Less fêted then Thibaud, Neveu and Francescatti, Henry Merckel was still an important presence on the French concert stage. He juggled a long-term career as concertmaster with solo and chamber music responsibilities. There is a series of significant recordings on 78 and LP, a number of which I’ve reviewed. Some may remember the trio he led with Paul Tortelier and Jean Hubeau. I hadn’t realised that Merckel was something of a prickly character, and that a succession of petitions were presented by fellow orchestral players protesting at his supercilious behaviour.
 
This release, devoted to live performances given by Merckel in the 1950s, is the first in a series of discs from Meloclassic to which I’ve listened. There are some astonishing things in their catalogue, which is artist-based and features, largely, broadcast material from the later 1930s to the early 1960s. Many of the artists, like Merckel, are French and much comes from French radio recordings.
 
Merckel never recorded either of these two concertos commercially; another excellent feature of the broadcast material being that it allows one to hear musicians on the wing in repertoire largely unfamiliar from their studio discographies. Meloclassic likes to leave in studio announcements, which adds to the intimacy and immediacy of the presentation. I suspect in the case of the Brahms it has been truncated to a mention of the soloist’s name – with details about the concerto excised – because there’s only the smallest of gaps before the music starts. The conductor is Jean Fournet who directs the Toulouse orchestra in December 1953. The opening orchestral paragraphs are strong, sinewy, and brassy with a fiery quality that generates impetus and sustains momentum throughout the concerto. Merckel’s tone is still very recognisable, slim and full of expressive gesture, supported by a facile though by now not cast-iron technique. Parts of the cadenza sound a bit effortful but also very characterful and personalised. The distinctive oboe in the second movement – Fritz Kreisler sometimes gently bowed to Leon Goossens at this point – ushers in some sweetly communicative solo playing, and whilst orchestral ensemble isn’t the tightest the music-making is lyrically persuasive. Fournet insists on some strikingly heavy rhythms in the finale – very unusually emphatic - and Merckel responds in dextrous fashion. It’s the violinist who announces his encore, the Gavotte en Rondeau from Bach’s Third Partita.
 
Five years later we find Merckel teamed with the Paris Radio Symphony Orchestra and Manuel Rosenthal for a performance of Paganini’s Concerto No.2. The announcer’s introduction is longer here than in the case of the Brahms. The sound is also more immediate in Paris than it had been in Toulouse, with a typically edgy Parisian string tone and quite a close recording. This exposes some frailties in the wristy Merckel’s playing.

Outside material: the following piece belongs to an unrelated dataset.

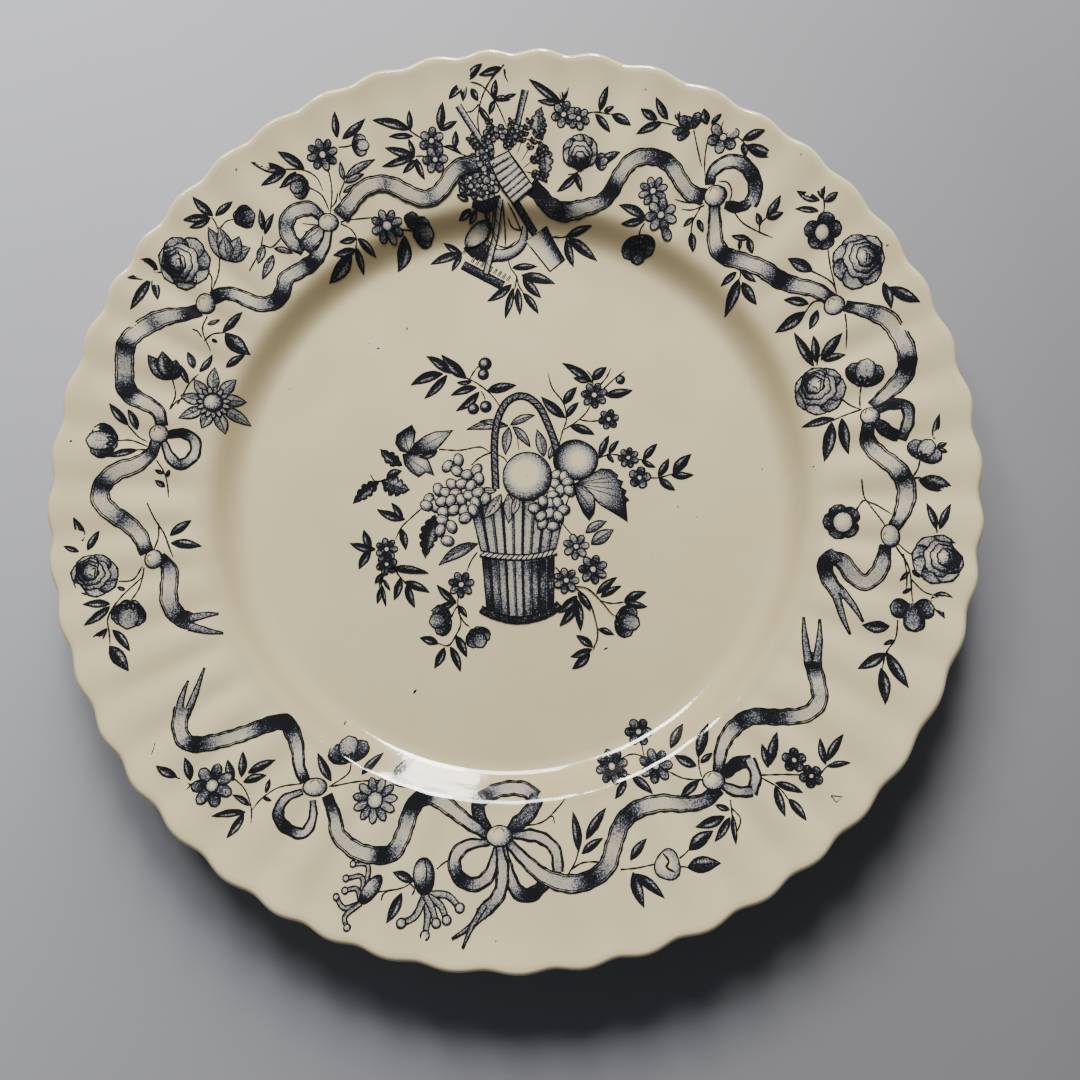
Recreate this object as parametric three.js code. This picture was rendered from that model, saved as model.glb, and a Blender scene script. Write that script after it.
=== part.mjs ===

He was by now in his early 60s and whilst technically past his best, and with a tone audibly thinning, he retains a real communicative allure. He vests the slow movement with a degree of operatic allure, and in the finale he brings drollery to the harmonics and left hand pizzicati, and plays with real panache.
 
A few other points: Merckel recorded two caprices on Vega LP, but no other examples of his Paganini were preserved. He recorded no Brahms at all. He recorded the Menuets from the Third Partita on 78, but that is the extent of his Bach on disc. All of which makes this release the more valuable.
 
One other small technical point I should mention is that throughout some of the radio broadcasts to which I’ve listened, and here, there is a gap between the end of one movement and the resumption of the next in which the live ambience is cut off and resumes with the next track. I prefer the ambient concert noise to be maintained throughout and not cut off and turned back on.
 
Presentation is in a digipack with notes ‘tipped’ in – with excellent photographs, by the way, and helpful text, in English in the case of my copy. Surveying the available discs and seeing details of some of those to come - many violinists, chamber ensembles and pianists – I have no hesitation in saying that this is potentially the most exciting tranche of broadcast material to be made available in many years.